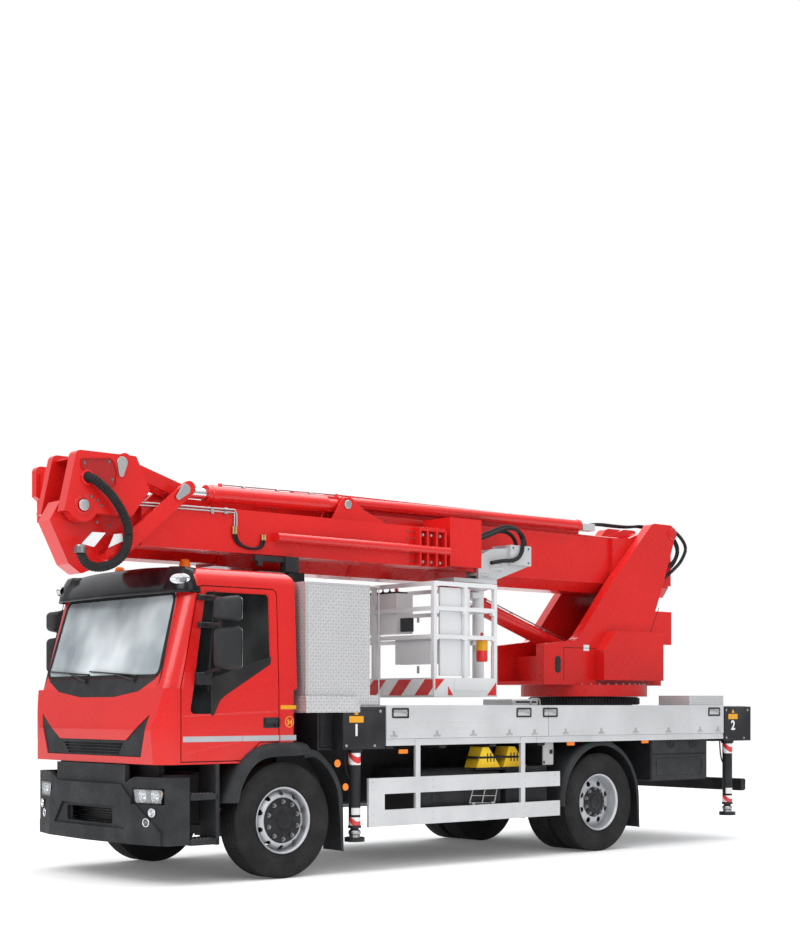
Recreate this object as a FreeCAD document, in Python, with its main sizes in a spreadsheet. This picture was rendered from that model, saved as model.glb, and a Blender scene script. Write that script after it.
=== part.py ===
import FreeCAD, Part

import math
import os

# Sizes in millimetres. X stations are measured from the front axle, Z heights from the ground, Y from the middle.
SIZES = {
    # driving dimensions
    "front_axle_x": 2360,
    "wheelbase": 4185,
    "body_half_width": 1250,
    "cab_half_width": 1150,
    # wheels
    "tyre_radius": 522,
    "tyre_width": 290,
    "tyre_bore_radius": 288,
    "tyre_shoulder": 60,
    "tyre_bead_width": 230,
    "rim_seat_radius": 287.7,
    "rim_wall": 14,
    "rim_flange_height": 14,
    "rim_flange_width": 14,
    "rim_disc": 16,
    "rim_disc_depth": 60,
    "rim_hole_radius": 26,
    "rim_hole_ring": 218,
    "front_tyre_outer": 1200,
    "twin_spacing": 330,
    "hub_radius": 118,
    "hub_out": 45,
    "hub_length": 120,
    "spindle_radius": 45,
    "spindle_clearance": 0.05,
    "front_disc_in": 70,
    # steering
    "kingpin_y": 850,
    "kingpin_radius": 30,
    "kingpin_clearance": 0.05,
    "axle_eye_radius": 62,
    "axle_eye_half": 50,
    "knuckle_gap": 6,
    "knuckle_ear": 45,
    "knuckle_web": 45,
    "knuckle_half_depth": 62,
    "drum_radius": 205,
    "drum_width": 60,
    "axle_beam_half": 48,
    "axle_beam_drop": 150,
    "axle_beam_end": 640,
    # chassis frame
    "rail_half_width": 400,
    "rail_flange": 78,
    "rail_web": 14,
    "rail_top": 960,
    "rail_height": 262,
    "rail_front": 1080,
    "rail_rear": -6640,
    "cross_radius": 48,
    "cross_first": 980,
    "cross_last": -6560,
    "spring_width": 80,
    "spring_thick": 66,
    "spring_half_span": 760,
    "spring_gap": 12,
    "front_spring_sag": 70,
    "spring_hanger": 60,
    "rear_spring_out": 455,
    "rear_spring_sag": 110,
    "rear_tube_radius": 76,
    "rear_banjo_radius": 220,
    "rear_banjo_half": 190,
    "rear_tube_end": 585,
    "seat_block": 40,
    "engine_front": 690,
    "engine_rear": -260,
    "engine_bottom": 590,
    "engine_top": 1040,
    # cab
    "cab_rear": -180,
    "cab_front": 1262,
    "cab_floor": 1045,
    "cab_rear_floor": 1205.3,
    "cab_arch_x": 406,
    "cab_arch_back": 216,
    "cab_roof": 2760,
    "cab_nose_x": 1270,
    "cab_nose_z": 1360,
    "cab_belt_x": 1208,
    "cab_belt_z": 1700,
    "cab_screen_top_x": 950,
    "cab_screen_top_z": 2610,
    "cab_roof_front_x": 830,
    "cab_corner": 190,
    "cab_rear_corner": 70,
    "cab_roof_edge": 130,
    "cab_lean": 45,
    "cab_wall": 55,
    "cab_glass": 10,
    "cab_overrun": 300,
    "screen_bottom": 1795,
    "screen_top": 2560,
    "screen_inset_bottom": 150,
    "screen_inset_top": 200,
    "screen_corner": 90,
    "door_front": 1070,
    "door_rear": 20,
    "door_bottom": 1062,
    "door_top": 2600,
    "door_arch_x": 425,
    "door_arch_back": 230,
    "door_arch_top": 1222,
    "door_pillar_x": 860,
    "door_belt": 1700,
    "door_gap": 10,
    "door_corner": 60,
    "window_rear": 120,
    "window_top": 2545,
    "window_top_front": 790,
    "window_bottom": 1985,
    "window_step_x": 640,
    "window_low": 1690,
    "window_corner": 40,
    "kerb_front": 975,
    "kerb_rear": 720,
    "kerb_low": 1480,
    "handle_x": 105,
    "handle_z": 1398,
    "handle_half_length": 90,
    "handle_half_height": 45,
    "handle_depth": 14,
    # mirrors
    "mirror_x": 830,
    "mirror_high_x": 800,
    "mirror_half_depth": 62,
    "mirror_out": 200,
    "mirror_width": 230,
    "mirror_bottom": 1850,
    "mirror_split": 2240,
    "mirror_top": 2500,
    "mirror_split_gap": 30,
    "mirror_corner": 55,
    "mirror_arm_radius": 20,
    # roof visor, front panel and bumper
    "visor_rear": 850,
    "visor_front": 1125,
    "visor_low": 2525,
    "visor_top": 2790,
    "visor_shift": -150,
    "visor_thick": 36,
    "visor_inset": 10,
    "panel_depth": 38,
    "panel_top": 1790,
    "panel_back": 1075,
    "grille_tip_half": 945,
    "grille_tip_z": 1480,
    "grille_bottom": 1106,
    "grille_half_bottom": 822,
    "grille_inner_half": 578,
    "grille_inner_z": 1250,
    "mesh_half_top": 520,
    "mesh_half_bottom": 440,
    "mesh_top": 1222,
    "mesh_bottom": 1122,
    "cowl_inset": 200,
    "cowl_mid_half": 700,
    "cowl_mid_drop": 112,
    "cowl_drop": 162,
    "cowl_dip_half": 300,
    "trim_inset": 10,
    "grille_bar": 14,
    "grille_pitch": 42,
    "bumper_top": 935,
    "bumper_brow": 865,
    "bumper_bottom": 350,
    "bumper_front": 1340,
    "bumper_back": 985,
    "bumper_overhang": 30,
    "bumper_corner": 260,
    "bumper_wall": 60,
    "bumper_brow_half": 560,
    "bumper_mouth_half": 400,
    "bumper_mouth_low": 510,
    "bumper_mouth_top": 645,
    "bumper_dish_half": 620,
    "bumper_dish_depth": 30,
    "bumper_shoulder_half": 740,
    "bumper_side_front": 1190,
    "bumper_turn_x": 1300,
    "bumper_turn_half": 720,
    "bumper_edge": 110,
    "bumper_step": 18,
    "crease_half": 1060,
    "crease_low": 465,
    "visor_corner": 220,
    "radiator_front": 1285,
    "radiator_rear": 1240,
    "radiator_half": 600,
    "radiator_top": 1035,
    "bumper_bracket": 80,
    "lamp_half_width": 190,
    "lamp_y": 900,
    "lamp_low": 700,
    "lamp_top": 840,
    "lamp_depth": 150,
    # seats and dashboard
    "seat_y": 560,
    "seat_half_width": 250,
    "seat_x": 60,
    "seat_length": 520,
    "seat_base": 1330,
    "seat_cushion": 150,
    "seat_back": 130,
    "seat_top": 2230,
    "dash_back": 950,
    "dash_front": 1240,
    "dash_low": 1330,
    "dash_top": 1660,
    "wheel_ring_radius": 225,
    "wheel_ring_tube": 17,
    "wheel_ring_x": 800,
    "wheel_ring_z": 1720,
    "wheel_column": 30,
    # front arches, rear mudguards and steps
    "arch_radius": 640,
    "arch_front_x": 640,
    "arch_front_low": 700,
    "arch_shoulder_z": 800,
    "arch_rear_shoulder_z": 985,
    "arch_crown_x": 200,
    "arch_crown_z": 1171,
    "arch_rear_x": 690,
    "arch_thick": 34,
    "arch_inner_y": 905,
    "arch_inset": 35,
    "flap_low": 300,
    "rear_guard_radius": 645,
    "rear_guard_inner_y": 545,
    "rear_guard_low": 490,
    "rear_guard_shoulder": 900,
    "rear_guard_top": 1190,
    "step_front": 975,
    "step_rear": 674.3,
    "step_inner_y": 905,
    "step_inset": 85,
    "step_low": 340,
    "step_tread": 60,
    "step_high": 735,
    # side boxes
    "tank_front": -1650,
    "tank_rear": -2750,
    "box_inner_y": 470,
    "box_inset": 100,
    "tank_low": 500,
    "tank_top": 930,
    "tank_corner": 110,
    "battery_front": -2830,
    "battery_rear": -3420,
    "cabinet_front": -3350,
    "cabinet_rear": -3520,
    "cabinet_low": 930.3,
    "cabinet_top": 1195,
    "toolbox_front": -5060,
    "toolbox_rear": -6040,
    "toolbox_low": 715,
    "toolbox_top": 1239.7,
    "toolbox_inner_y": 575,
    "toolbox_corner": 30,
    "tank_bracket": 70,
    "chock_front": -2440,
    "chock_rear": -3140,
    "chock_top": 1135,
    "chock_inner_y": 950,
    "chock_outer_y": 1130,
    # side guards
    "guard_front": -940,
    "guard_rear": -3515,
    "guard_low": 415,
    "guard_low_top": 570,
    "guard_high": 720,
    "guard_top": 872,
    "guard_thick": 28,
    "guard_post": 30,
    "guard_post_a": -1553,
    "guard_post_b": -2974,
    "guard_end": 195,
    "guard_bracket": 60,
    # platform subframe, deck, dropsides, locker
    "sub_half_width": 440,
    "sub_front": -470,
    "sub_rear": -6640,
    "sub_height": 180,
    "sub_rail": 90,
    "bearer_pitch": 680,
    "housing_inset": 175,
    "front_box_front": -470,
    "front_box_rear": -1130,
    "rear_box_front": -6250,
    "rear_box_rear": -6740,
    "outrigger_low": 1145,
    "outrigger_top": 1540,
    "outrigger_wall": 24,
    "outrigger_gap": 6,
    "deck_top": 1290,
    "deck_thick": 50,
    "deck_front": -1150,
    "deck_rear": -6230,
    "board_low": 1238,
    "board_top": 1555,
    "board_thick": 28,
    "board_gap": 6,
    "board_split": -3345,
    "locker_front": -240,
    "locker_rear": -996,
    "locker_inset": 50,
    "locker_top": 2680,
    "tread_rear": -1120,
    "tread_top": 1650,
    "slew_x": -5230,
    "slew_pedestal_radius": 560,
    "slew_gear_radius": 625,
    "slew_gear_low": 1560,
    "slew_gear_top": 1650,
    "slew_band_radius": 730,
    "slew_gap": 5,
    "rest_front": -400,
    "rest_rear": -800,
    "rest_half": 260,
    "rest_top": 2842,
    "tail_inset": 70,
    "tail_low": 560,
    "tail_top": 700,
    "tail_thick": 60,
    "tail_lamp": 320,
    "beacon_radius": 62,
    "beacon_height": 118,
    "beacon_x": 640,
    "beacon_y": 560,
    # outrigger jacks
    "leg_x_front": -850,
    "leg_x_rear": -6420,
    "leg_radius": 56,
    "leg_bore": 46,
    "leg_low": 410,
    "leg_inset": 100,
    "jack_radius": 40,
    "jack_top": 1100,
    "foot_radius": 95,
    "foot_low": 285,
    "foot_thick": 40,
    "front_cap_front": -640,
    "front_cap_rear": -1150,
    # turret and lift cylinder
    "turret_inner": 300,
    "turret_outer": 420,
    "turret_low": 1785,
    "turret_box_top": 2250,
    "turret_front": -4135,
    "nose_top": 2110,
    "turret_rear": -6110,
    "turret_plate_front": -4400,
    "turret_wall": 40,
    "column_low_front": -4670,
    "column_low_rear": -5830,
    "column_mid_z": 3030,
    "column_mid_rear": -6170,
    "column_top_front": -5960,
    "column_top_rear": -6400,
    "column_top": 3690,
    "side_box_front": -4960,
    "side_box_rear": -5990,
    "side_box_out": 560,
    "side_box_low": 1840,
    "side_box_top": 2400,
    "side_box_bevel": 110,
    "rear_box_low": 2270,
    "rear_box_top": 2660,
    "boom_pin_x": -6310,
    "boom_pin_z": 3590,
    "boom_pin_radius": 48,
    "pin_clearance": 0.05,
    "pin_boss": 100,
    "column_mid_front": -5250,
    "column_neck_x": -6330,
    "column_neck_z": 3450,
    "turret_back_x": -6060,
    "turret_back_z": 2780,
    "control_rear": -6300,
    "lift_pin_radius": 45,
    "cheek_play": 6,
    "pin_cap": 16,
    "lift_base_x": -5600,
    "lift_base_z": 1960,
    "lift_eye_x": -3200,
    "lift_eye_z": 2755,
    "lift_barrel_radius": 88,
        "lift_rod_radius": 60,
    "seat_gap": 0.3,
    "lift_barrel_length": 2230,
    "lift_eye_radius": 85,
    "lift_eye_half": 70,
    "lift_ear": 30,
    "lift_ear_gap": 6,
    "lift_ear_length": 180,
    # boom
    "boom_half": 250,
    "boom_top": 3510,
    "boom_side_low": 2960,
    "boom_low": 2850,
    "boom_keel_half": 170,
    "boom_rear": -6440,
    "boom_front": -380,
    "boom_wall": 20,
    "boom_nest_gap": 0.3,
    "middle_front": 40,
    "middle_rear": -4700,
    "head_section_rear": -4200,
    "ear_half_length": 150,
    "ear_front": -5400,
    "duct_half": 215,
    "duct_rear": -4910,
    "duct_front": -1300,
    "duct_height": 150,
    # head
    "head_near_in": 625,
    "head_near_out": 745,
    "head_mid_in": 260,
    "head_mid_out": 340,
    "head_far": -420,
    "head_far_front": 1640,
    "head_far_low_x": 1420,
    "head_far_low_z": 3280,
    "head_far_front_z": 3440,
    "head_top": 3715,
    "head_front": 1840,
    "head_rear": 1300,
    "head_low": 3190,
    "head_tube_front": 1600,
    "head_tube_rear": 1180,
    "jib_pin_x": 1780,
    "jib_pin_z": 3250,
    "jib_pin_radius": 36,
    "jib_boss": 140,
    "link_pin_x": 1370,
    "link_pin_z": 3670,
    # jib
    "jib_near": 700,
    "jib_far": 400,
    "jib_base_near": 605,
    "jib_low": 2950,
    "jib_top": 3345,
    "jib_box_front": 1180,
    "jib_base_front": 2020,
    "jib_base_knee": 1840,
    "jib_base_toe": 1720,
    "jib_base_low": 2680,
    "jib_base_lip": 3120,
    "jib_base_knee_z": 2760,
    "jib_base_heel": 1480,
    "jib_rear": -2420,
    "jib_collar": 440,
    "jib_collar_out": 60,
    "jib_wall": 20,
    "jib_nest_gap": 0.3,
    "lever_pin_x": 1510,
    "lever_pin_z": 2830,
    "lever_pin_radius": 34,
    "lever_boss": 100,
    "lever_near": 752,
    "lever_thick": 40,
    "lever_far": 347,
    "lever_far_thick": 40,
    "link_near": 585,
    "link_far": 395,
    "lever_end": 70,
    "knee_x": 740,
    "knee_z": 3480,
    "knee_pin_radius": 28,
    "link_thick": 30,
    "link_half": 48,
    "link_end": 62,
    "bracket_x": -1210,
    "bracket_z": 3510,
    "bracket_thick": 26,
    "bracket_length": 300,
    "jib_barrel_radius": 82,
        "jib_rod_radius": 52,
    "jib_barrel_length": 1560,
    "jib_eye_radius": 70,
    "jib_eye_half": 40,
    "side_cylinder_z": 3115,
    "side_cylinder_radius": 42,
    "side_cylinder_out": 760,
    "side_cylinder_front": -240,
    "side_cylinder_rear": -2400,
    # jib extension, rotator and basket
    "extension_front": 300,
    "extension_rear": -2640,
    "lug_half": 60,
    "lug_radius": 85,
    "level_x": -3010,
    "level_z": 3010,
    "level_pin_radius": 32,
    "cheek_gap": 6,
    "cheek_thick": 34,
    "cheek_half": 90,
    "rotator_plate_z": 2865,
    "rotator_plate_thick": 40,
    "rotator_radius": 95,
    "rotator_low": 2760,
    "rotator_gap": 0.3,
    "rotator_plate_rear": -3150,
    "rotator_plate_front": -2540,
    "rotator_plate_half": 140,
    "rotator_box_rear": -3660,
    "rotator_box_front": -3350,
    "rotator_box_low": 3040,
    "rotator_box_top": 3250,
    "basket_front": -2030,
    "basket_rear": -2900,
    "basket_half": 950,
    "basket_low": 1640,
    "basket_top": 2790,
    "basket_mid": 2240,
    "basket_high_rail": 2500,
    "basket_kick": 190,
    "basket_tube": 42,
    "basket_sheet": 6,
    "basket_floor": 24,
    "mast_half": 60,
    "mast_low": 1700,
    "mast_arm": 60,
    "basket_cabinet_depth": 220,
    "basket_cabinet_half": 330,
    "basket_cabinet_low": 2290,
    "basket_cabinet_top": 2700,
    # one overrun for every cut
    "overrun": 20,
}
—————
WHAT TO DO:
Select and copy each line from the data that includes the word "FreeCAD".

THE RESPONSE:
Recreate this object as a FreeCAD document, in Python, with its main sizes in a spreadsheet. This picture was rendered from that model, saved as model.glb, and a Blender scene script. Write that script after it.
import FreeCAD, Part